Skelton may have owed his appointment to Margaret Beaufort, for he was a Cambridge man, a Latin classicist in holy orders. He had been appointed poet laureate by the universities of Cambridge, Oxford, and Louvain, and was described by Erasmus as “that incomparable light and ornament of British letters.” He had probably been Henry's first teacher, for he claimed:

The honour of England I learned to spell,
In dignity royal at that doth excel. . . .
I gave him drink of the sugared well
Of Helicon's waters crystalline,
Acquainting him with the Muses nine.

 

He probably also taught Henry to read, and to write in a rounded, Italianate hand. Skelton was a colourful and eccentric character, an indifferent poet who wrote scurrilous, vitriolic satires, such as
The Bouche of Court
, which targeted the corrupt courtiers in Henry VII's household. Unlike most court versifiers, Skelton wrote in English, not the customary French or Latin. He was conceited, quarrelsome, and often ribald— he took a cruel pleasure in exposing ladies of the court as whores, and was obsessed with young girls—yet at the same time he set himself up as a champion of morality. Not surprisingly, he made many enemies.

Skelton may have been in his post as teacher by the time Henry was three, for, in a poem he composed to mark the boy's creation as Duke of York, he referred to him as “a brilliant pupil.” Around 1501, Skelton wrote a rather pessimistic Latin treatise,
Speculum Principis—The Mirror of a Prince,
for the edification of his charge; he urged him never to relinquish power to his inferiors and to “choose a wife for yourself, prize her always and uniquely.” In 1502, Skelton spent a short spell in prison for a minor misdemeanour, which effectively terminated his royal duties; upon his release he was appointed rector of Diss in Norfolk, but around 1511 he was dismissed for living with a concubine. Thereafter he lived at Westminster, where he would write his most vituperative and famous poems.

Along with Skelton, Prince Arthur's former tutor, the poet Bernard André, may have taught Henry Latin, and Giles d'Ewes was perhaps his French master.
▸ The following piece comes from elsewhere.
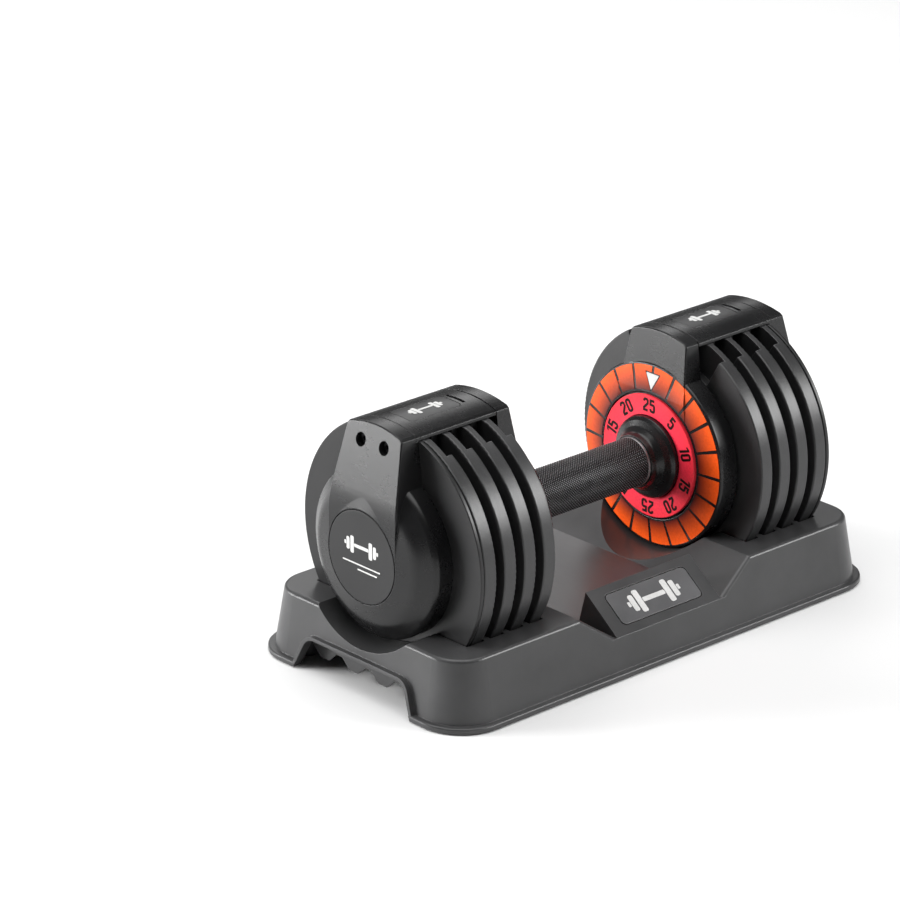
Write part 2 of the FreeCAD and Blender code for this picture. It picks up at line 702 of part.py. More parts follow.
def bridge_cover():
    """Arched top cover between the two caps."""
    x0, x1 = COVER_X
    body = crowned(0, 150, NECK_HALF, x0, x1).common(box((x0, x1), (-40, 40), (COVER_SKIRT_Z, 180)))
    body = rounded(body, 0.5, lambda p: abs(p.y) < 0.5 and p.z > 167)
    under = box((x0 - 1, x1 + 1), (-22.2, 22.2), (COVER_SKIRT_Z - 1, COVER_UNDER_Z))
    body = body.cut(under).cut(bridge_label_form(0.3))
    low, high = LABEL_GROOVE_X
    groove = slab(((low, -8), (high, -8), (high, 8), (low, 8)), 0.8, on_xy(164.6), Vector(0, 0, 9))
    return body.cut(groove)


def to_left_head(shape):
    """The same piece moved, not mirrored, to the other head."""
    copy = shape.copy()
    copy.translate(Vector(-sum(COVER_X), 0, 0))
    return copy


def bridge_label_form(grow):
    x, y = (94.0 - grow, 134.0 + grow), (-10.0 - grow, 10.0 + grow)
    points = ((x[0], y[0]), (x[1], y[0]), (x[1], y[1]), (x[0], y[1]))
    plate = slab(points, 2.5 + grow, on_xy(160), Vector(0, 0, 10))
    crown = crowned(0.5, 150, NECK_HALF, 80, 150)
    return plate.cut(crown) if grow else plate.common(crowned(0.1, 150, NECK_HALF, 80, 150)).cut(crown)


def outer_disc():
    x0, x1 = OUTER_DISC_X
    plate = rounded(disc(PLATE_RADIUS, x0, x1), 0.6, lambda p: True)
    flat = box((x0 - 1, x1 + 1), (-60, 60), (SHAFT_Z + PLATE_TOP_RISE, 200))
    plate = plate.cut(flat).cut(disc(13.0, x0 - 1, x1 + 1))
    for y in SCREW_Y:
        plate = plate.cut(disc(SCREW_HOLE, x0 - 1, x1 + 1, y, SCREW_Z))
    return plate


def core_rod():
    """Tie rod from end cap to end cap; the handle turns on it."""
    rod = disc(ROD_RADIUS, -156, 156)
    return rounded(rod, 0.8, lambda p: abs(p.x) > 155.9)


def rod_nut():
    """Washer and hexagon nut at the rod's end."""
    washer = ring(7.2, ROD_RADIUS, 147.3, 148.8)
    points = [(7.0 * math.cos(math.radians(60 * k)), SHAFT_Z + 7.0 * math.sin(math.radians(60 * k)))
              for k in range(6)]
    nut = slab_x(points, 0, 148.8, 154.5).cut(disc(ROD_RADIUS, 140, 160))
    return group([washer, nut])


def make_carriage():
    write("core_rod", core_rod())
    write("rod_nuts", both(rod_nut()))
    write_pair("outer_disc", outer_disc())
    write_pair("end_cap", end_cap())
    write_pair("end_badge", end_badge())
    write("cap_screws", both(cap_screws()))
    write_pair("inner_cap", inner_cap())
    write_pair("dial_segments", dial_segments())
    write("weight_pointers", both(weight_pointer()))
    write_pair("bearing_plate", bearing_plate())
    write("detent_leaves", both(detent_leaf()))
    write("inner_bushes", both(ring(16.0, INNER_JOURNAL + RUNNING_FIT, 79.8, 81.4)))
    write("outer_bushes", both(ring(13.0, OUTER_JOURNAL + RUNNING_FIT, 144.4, 147.0)))
    write_pair("bridge_keel", bridge_keel())
    write("bridge_cover_right", bridge_cover())
    write("bridge_cover_left", to_left_head(bridge_cover()))
    label = bridge_label_form(0)
    write("bridge_labels", group([label, to_left_head(label)]))


# ---------------------------------------------------------------- docking lock

def lock_slider():
    """Sliding bolt: a foot under the drum, a stem in its guide and a tooth for the wheel."""
    stem = box((80.0, 83.0), (-LOCK_STEM_HALF, LOCK_STEM_HALF), (LOCK_FOOT_Z, SHAFT_Z - 38.5))
    stem = rounded(stem, 0.6, lambda p: abs(p.z - LOCK_FOOT_Z) < 0.01)
    tooth = box((75.6, 79.4), (-2.2, 2.2), (SHAFT_Z - 42.5, SHAFT_Z - 38.0))
    tie = box((79.0, 81.0), (-2.2, 2.2), (SHAFT_Z - 42.5, SHAFT_Z - 38.5))
    return fused([stem, tooth, tie])


def lock_spring():
    """Coil that presses the bolt down, between the bearing plate's anchor and the tooth."""
    turns, wire, radius = 6, 0.7, 1.6
    height = SPRING_TOP_Z - SPRING_FOOT_Z - wire - 0.1
    path = Part.makeHelix(height / turns, height, radius)
    profile = Part.Wire(Part.makeCircle(wire / 2, Vector(radius, 0, 0), Vector(0, 1, 0)))
    coil = Part.Wire(path.Edges).makePipeShell([profile], True, True)
    coil.translate(Vector(77.4, 0, SPRING_FOOT_Z + wire / 2 + 0.05))
    return coil


def make_locks():
    write_pair("lock_slider", lock_slider())
    write_pair("lock_spring", lock_spring())


make_tray()
make_plates()
make_handle()
make_carriage()
make_locks()
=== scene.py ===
import bmesh
import bpy
import json
import math

from mathutils import Matrix, Vector


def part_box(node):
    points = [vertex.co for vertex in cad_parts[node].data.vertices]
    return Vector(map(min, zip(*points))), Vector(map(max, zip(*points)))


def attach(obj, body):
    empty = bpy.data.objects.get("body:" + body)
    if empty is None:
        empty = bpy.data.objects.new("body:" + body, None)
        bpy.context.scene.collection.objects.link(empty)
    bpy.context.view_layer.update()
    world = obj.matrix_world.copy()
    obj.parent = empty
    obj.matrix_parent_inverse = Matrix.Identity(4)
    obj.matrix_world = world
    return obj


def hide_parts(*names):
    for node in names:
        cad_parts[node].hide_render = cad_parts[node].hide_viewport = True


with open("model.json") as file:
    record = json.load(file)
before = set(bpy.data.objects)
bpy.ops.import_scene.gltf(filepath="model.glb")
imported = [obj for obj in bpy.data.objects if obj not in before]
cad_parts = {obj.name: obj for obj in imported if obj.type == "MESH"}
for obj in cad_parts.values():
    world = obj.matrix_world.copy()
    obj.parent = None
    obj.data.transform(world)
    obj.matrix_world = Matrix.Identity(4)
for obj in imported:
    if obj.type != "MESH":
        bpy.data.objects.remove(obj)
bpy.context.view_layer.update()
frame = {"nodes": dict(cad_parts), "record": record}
nodes = frame["nodes"]

# ---------------------------------------------------------------- places taken from the frame

MM = 0.001
grip_low, grip_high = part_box("grip_tube")
SHAFT_Z = (grip_low.z + grip_high.z) / 2
GRIP_RADIUS = (grip_high.z - grip_low.z) / 2
GRIP_HALF = grip_high.x
DIAL_FACE_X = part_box("dial_ring_right")[0].x
BADGE_FACE_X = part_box("end_badge_right")[1].x
cover_low, cover_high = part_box("bridge_cover_right")
COVER_MIDDLE_X = (cover_low.x + cover_high.x) / 2
COVER_TOP_Z = cover_high.z
COVER_LABEL_HALF = 20 * MM
LABEL_MIDDLE_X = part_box("bridge_labels")[1].x - COVER_LABEL_HALF
label_low, label_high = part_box("tray_label")
SIDES = (("right", 1), ("left", -1))

# Knurl: diamonds round the grip, their pitch along it, depth, and the tube's bore
KNURL_AROUND, KNURL_PITCH, KNURL_DEPTH = 52, 1.9 * MM, 0.60 * MM
KNURL_POINTS = 5                # points across one diamond
KNURL_RIDGE = 0.18              # flat share of each ridge
KNURL_FADE = 0.8 * MM
GRIP_BORE = 13.3 * MM
GRIP_CHAMFER = 0.4 * MM
GRIP_PLAIN_END = 2.2 * MM
GRIP_SHRINK = 0.02 * MM         # keeps the visual tube just inside the solid one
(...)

The Prince showed a flair for languages at an early age. By the time he became king he was fluent in French, English, and Latin, and had a good understanding of Italian.”
20
In 1515, Venetian envoys conversed with Henry VIII “in good Latin and French, which he speaks very well indeed.”
21
Henry customarily used Latin when speaking to ambassadors. He later acquired some Spanish, probably from his first wife, Katherine of Aragon. In 1519, he began studying Greek with the humanist Richard Croke, but soon gave it up, possibly for lack of time.
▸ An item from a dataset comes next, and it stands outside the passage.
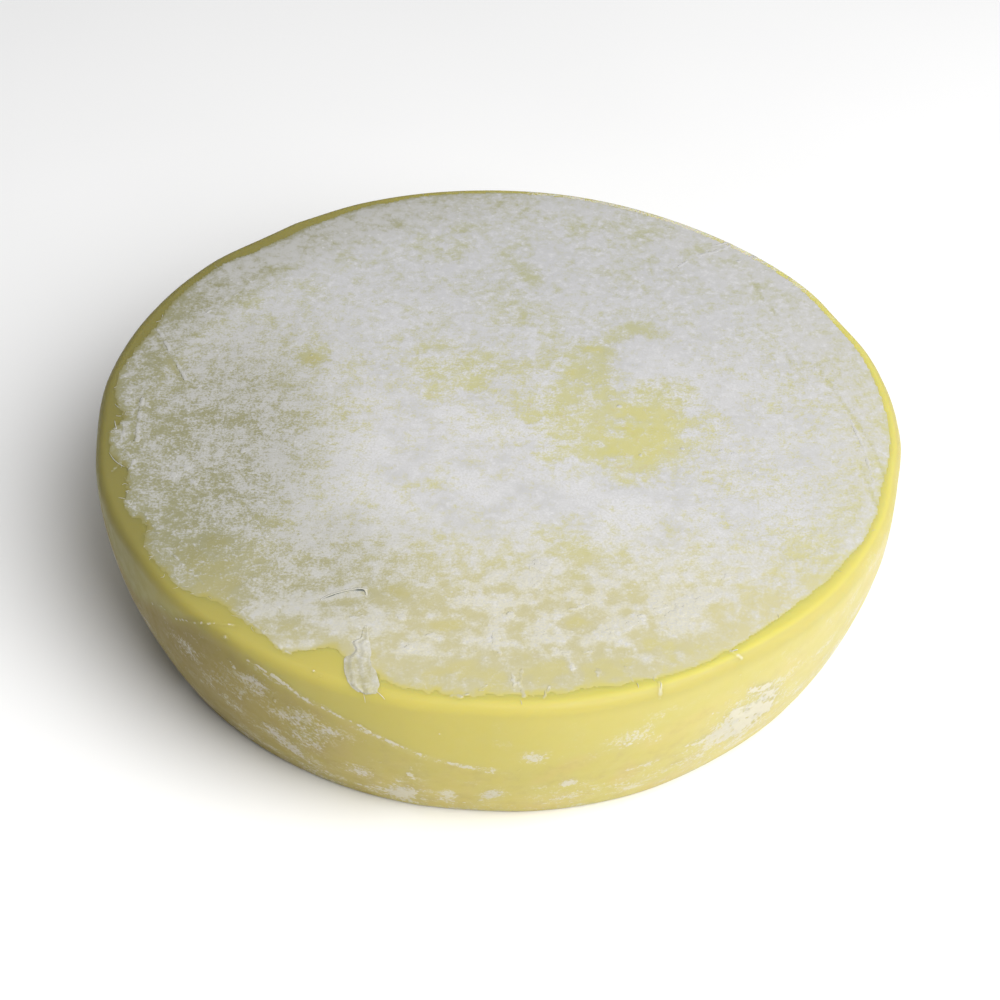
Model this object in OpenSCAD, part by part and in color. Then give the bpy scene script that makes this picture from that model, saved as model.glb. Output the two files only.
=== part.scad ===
// Shaving soap puck: a cast round of translucent soap with a dry white ash crust.
// Origin: centre of the flat base. +Z up. The front, with the torn crust, faces -Y.
// Every piece of crust lies face to face on the soap or on the film, never inside it.

/* [Soap puck] */
// Diameter at the widest ring, just under the top edge
puck_d = 80; // [70:1:90]
// Height of the soap from the base to the flat top
puck_h = 18.4; // [17:0.1:20]
// Radius of the rounded shoulder between the top and the wall
shoulder_r = 1.2; // [0.8:0.1:1.6]
// Radius of the arc that bows the wall out, from the base to the widest ring
wall_bow_r = 35.6; // [32:0.2:44]
// Rounding where the wall meets the base
base_round_r = 0.8; // [0.6:0.1:1.5]

/* [Top ash film] */
// Thickness of the ash film on the flat top
film_t = 0.16; // [0.12:0.02:0.3]
// Bare soap left between the flat top's edge and the film
film_margin = 0.3; // [0.2:0.1:0.6]
// Thickness of the loose flakes along the film's edge
flake_t = 0.24; // [0.2:0.02:0.3]
// Height of the curled lip above the film
lip_h = 0.6; // [0.4:0.05:0.8]

/* [Wall ash] */
// Thickness of the ash smears on the wall
smear_t = 0.1; // [0.08:0.02:0.16]
// Radius of the largest bead in the dashed seam line
seam_bead_r = 0.55; // [0.4:0.05:0.7]

/* [Hidden] */
$fn = 144;

// The plan positions below are written for an 80 mm puck 18.4 mm high and scale with it
plan_k = puck_d / 80;
rise_k = puck_h / 18.4;

puck_r = puck_d / 2;
ring_z = puck_h - shoulder_r;
wall_x = puck_r - wall_bow_r;
base_x = wall_x + sqrt(pow(wall_bow_r - base_round_r, 2) - pow(ring_z - base_round_r, 2));
base_lean = atan2(ring_z - base_round_r, base_x - wall_x);
base_join_z = base_round_r * (1 - sin(base_lean));
film_r = puck_r - shoulder_r - film_margin;
film_top = puck_h + film_t;

soap_colour = "#dccb6a";
ash_colour = "#d4d2ca";
flake_colour = "#e2dfd2";
smear_colour = "#e8e1cd";

// Set-backs of the film's edge: [azimuth, half width in degrees, depth in mm]
FILM_SETBACKS = [
    [128, 26, 0.7], [160, 14, 0.5], [182, 6, 1.0], [196, 9, 1.4], [208, 5, 1.2],
    [232, 12, 0.8], [247, 7, 2.4], [262, 7, 0.8], [300, 16, 0.5]
];

// Bare windows through the film: [x, y, radius]
FILM_WINDOWS = [
    [14, -2, 3.6], [8.5, -3.5, 2.8], [13, 5, 2.4], [5, 8.5, 1.6], [-5, 7.2, 1.5],
    [-19, 8.8, 1.2], [-12, 31.5, 1.3], [9, 32, 1.8], [27, 2.7, 0.8], [-4, -29.2, 1.0]
];

// The flake that hangs over the front edge, as [x, y] around its outline
FLAKE_OUTLINE = [
    [-11.7, -29.7], [-12.3, -32.2], [-13.1, -35.0], [-11.9, -36.7],
    [-10.9, -36.9], [-10.5, -35.7], [-11.0, -33.7], [-11.0, -30.7]
];

// Small flakes on the front edge: [x, y, turn, length, width]
RIM_FLAKES = [
    [-15.6, -33.6, 25, 2.0, 0.7], [-19.5, -28.2, 20, 3.4, 1.4], [-3.0, -38.0, -35, 1.0, 0.6],
    [22.0, -31.2, 40, 1.4, 0.6]
];

// Whiskers of frayed film outside the film's edge: [azimuth, length, width at the root]
WHISKERS = [
    [178, 1.0, 0.8], [184, 1.2, 1.0], [191, 1.0, 0.6], [194, 1.7, 0.7], [199, 1.2, 0.9],
    [204, 1.4, 1.0], [211, 0.9, 0.8], [259, 0.8, 0.7], [266, 1.0, 0.5], [273, 1.1, 0.5],
    [277, 1.0, 0.5], [289, 0.9, 0.5]
];

// Ridge lines on the film, each a run of [x, y] points
RIDGES = [
    [[-34.6, 12.4], [-31.5, 4.8], [-30.0, 3.8]],
    [[-35.4, 1.3], [-35.2, -4.7]],
    [[29.0, 12.3], [30.0, 10.8]],
    [[32.3, 8.3], [34.5, 5.3], [36.0, -0.7], [36.4, -7.7]]
];
ridge_w = 0.35;
ridge_h = 0.14;

// Lumps of ash on the film: [x, y, radius across, height]
GRAINS = [
    [17.5, -27.7, 1.3, 0.35], [18.2, -26.0, 0.8, 0.25], [12.5, -28.7, 0.7, 0.25],
    [-7.5, -32.7, 0.8, 0.3], [1.0, -30.7, 0.9, 0.3], [18.0, -3.7, 0.4, 0.2]
];

// Smears on the wall, each [azimuth, outline as [along the wall, height] in mm]
SMEAR_RIGHT = [-52, [
    [-2.2, 14.2], [1.6, 13.6], [3.6, 11.6], [2.8, 8.6], [1.8, 6.0], [5.0, 2.4], [4.2, 1.6],
    [1.8, 3.0], [-0.6, 6.0], [-3.4, 4.6], [-4.6, 6.6], [-5.8, 9.6], [-3.6, 10.4]
]];
SMEAR_LEFT = [-118, [
    [-1.4, 8.6], [0.4, 8.8], [0.8, 7.0], [-0.4, 4.4], [-2.2, 1.8], [-3.0, 1.4], [-2.2, 4.4], [-2.4, 6.6]
]];
SMEAR_FRONT = [-101, [
    [0.6, 8.0], [1.4, 6.0], [1.0, 2.0], [0.9, 1.2], [-2.2, 1.2], [-1.6, 2.6], [-0.4, 5.8]
]];

// Dashed seam line of ash beads on the front left wall: [azimuth, height, share of the bead radius]
SEAM_BEADS = [
    [-122.5, 16.4, 0.6], [-120.5, 16.2, 0.7], [-118.3, 16.0, 0.9], [-116.0, 15.6, 0.8],
    [-113.8, 15.2, 0.7], [-111.2, 14.8, 1.0], [-110.0, 14.5, 0.8], [-106.5, 13.9, 0.7],
    [-104.8, 13.5, 0.7], [-102.2, 12.9, 0.8], [-96.8, 11.8, 0.5], [-94.6, 10.9, 0.9],
    [-93.0, 10.6, 0.9], [-91.2, 10.3, 0.9]
];

// Single flecks on the wall: [azimuth, height, radius]
WALL_FLECKS = [
    [-127.0, 14.8, 0.6], [-89.8, 4.4, 0.8], [-89.0, 3.0, 0.5], [-79.2, 6.2, 0.8],
    [-96.0, 2.2, 0.5], [-113.5, 9.6, 0.9], [-116.0, 11.8, 0.8], [-83.6, 11.4, 0.5]
];

// Half of the puck's cross-section: flat base, rounded foot, bowed wall, shoulder, flat top
module puck_profile() {
    intersection() {
        translate([wall_x, ring_z]) circle(r = wall_bow_r);
        translate([0, base_join_z]) square([puck_r, ring_z - base_join_z]);
    }
    translate([base_x, base_round_r]) circle(r = base_round_r);
    square([base_x, base_join_z]);
    translate([puck_r - shoulder_r, ring_z]) circle(r = shoulder_r);
    translate([0, base_join_z]) square([puck_r - shoulder_r, puck_h - base_join_z]);
}

// A thin sector of skin lying on the bowed wall around one azimuth
module wall_skin(azimuth, half_angle) {
    skin_low = base_round_r + 0.2;
    rotate_extrude(angle = 2 * half_angle, start = azimuth - half_angle)
        intersection() {
            difference() {
                translate([wall_x, ring_z]) circle(r = wall_bow_r + smear_t);
                translate([wall_x, ring_z]) circle(r = wall_bow_r);
            }
            translate([puck_r / 2, skin_low]) square([puck_r, ring_z - skin_low]);
        }
}

// Points its child's plane outwards at one azimuth: x runs along the wall, y up
module outward(azimuth) {
    rotate([0, 0, azimuth])
        translate([puck_r * 0.75, 0, 0])
            rotate([90, 0, 90])
                linear_extrude(puck_r * 0.5) children();
}

module wall_smear(smear) {
    intersection() {
        wall_skin(smear[0], 14);
        outward(smear[0]) polygon([for (p = smear[1]) [p[0] * plan_k, p[1] * rise_k]]);
    }
}

module wall_dot(azimuth, height, radius) {
    intersection() {
        wall_skin(azimuth, 4);
        outward(azimuth) translate([0, height * rise_k]) circle(r = radius);
    }
}

// Pulls the film's edge inwards smoothly around each set-back
function setback(azimuth, s) =
    let (off = abs(((azimuth - s[0] + 540) % 360) - 180))
    off < s[1] ? s[2] * pow(cos(90 * off / s[1]), 2) : 0;

function film_edge(azimuth, i = 0) =
    i == len(FILM_SETBACKS) ? film_r : film_edge(azimuth, i + 1) - setback(azimuth, FILM_SETBACKS[i]);

module film_outline() {
    polygon([for (a = [0 : 3 : 357]) film_edge(a) * [cos(a), sin(a)]]);
}

module flake_outline() {
    polygon([for (p = FLAKE_OUTLINE) p * plan_k]);
}

// A loose chip: a four-sided sliver with one blunt end
module chip(length, width) {
    polygon([
        [-length / 2, 0], [-length * 0.1, width / 2], [length / 2, width * 0.15], [0, -width / 2]
    ]);
}

module rim_chips() {
    for (f = RIM_FLAKES)
        translate([f[0], f[1]] * plan_k)
            rotate(f[2]) chip(f[3], f[4]);
}

// A straight strip from p to q
module strip(p, q, width) {
    run = q - p;
    translate(p)
        rotate(atan2(run[1], run[0]))
            translate([0, -width / 2]) square([norm(run), width]);
}

module soap_body() {
    color(soap_colour) rotate_extrude() puck_profile();
}

module top_ash_film() {
    color(ash_colour)
        translate([0, 0, puck_h])
            linear_extrude(film_t)
                difference() {
                    film_outline();
                    for (w = FILM_WINDOWS)
                        translate([w[0], w[1]] * plan_k) circle(r = w[2]);
                    flake_outline();
                    rim_chips();
                }
}

// A leaf of film that has lifted along a tear: a quarter tube bent round an arc
module curled_lip() {
    lip_arc_r = 2.6;
    lip_t = 0.14;
    color(flake_colour)
        translate([-14.0 * plan_k, -28.2 * plan_k, film_top])
            rotate_extrude(angle = 110, start = 20)
                translate([lip_arc_r, 0])
                    intersection() {
                        difference() {
                            circle(r = lip_h);
                            circle(r = lip_h - lip_t);
                        }
                        square(lip_h);
                    }
}

module hanging_flake() {
    color(flake_colour) translate([0, 0, puck_h]) linear_extrude(flake_t) flake_outline();
}

module rim_flakes() {
    color(flake_colour) translate([0, 0, puck_h]) linear_extrude(flake_t) rim_chips();
}

// Whiskers start at the film's own edge, so they touch it without entering it
module rim_fringe() {
    color(ash_colour)
        translate([0, 0, puck_h])
            linear_extrude(film_t)
                difference() {
                    intersection() {
                        for (w = WHISKERS)
                            rotate(w[0])
                                translate([film_edge(w[0]) - w[2] / 2, 0])
                                    polygon([[0, -w[2] / 2], [w[1] + w[2] / 2, 0], [0, w[2] / 2]]);
                        circle(r = puck_r - shoulder_r);
                    }
                    film_outline();
                }
}

module crust_ridges() {
    color(flake_colour)
        translate([0, 0, film_top])
            linear_extrude(ridge_h)
                for (line = RIDGES, i = [0 : len(line) - 2])
                    strip(line[i] * plan_k, line[i + 1] * plan_k, ridge_w);
}

// Each grain is the cap of a sphere, flat side down on the film
module ash_grains() {
    color(flake_colour)
        for (g = GRAINS) {
            cap_r = (g[2] * g[2] + g[3] * g[3]) / (2 * g[3]);
            translate([g[0] * plan_k, g[1] * plan_k, film_top])
                intersection() {
                    translate([0, 0, g[3] - cap_r]) sphere(r = cap_r);
                    cylinder(r = g[2] * 1.5, h = g[3]);
                }
        }
}

module wall_smear_right() {
    color(smear_colour) wall_smear(SMEAR_RIGHT);
}

module wall_smear_left() {
    color(smear_colour) wall_smear(SMEAR_LEFT);
}

module wall_smear_front() {
    color(smear_colour) wall_smear(SMEAR_FRONT);
}

module seam_ash_beads() {
    color(smear_colour)
        for (b = SEAM_BEADS)
            wall_dot(b[0], b[1], b[2] * seam_bead_r);
}

module wall_ash_flecks() {
    color(smear_colour)
        for (f = WALL_FLECKS)
            wall_dot(f[0], f[1], f[2]);
}

soap_body();
top_ash_film();
curled_lip();
hanging_flake();
rim_flakes();
rim_fringe();
crust_ridges();
ash_grains();
wall_smear_right();
wall_smear_left();
wall_smear_front();
seam_ash_beads();
wall_ash_flecks();
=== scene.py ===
import math
import bpy
import bmesh
import numpy as np
from mathutils import Matrix, Vector


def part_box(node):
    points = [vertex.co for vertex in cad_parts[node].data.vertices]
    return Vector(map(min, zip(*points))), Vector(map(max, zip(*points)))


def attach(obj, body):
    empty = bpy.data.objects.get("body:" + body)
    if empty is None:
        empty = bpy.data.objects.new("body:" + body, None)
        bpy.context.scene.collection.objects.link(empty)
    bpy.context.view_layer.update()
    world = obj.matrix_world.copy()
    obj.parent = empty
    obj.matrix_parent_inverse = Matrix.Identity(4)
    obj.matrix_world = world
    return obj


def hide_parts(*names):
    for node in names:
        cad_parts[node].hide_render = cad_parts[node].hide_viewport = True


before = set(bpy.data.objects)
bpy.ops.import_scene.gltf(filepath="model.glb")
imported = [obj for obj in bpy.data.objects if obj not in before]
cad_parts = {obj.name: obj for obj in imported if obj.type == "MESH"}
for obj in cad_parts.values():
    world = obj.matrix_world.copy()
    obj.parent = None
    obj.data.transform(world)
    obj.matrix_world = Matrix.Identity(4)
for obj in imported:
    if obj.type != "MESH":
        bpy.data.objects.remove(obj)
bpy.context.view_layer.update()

# Shaving soap puck: a cast round of translucent yellow soap with a dry white ash film.
# Metres, +Z up, origin at the centre of the flat base, front towards -Y.
# Azimuths are in degrees, anticlockwise from +X. Places on the top are x, y in mm. Places on the
# side are azimuth and mm along the skin from the flat's rim, over the shoulder and down the wall.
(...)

He showed early on that he had inherited the family aptitude for music, and in 1498 his father bought him a lute, although no details of his tuition survive.

He was also given instruction in “all such convenient sports and exercises as behoveth his estate to have experience in,”
22
and that included the gentlemanly skills of riding, jousting, tennis, archery, and hunting.

In 1499, when Henry was eight, Thomas More took Erasmus to visit the royal children at Eltham Palace; afterward, the Prince corresponded with Erasmus in Latin. The Dutch humanist suspected that Henry's tutors were helping him with the letters, and was later amazed to discover from Lord Mountjoy that they were all his own work. He later flattered himself that Henry's style emulated his own because he had read Erasmus's books when young.
23

Erasmus, who was by no means a sycophant, was to call Henry VIII “a universal genius” and wrote, “He has never neglected his studies.” As King, Henry would continue those studies, taking Cardinal Wolsey's advice to read the works of Duns Scotus, Thomas Aquinas, and the Church Fathers. He saw himself as a scholar and humanist, and desired to be recognised as such by learned men. His interest was genuine, and it is attested to by the numerous annotations in his own hand in the margins of his surviving books. For Henry, learning was a great source of enjoyment, a journey of discovery for a mind avid for new information. He was extraordinally well read for a layman, and had wide interests. He also had some ability as a writer—his letters to the Vatican were exhibited as some of the most elegantly written ever received there—and as a speaker he showed eloquence “worthy of a great orator rather than a king.”
24

Henry had a sharp eye for detail and an encyclopaedic memory. “There was no necessary kind of knowledge from a king's degree to a carter's, but he had an honest sight of it.”
25
He had a quick mind, superb organisational skills, and a formidable intellect. He possessed, wrote Erasmus, “a lively mentality which reached for the stars, and he was able beyond measure to bring to perfection whichever task he undertook.”
26
“The King's Majesty has more learning than any English monarch possessed before him,”
27
Thomas More claimed, with some truth. “He is in every respect a most accomplished prince,” wrote one Venetian,
28
while another declared him to be “so gifted and adorned with mental accomplishments of every sort that we believe him to have few equals in the world.”
29
Princes were routinely eulogised by commentators and ambassadors in this period, but the unanimous praises heaped on Henry VIII— sometimes expressed in private letters—undoubtedly contain a high degree of sincerity.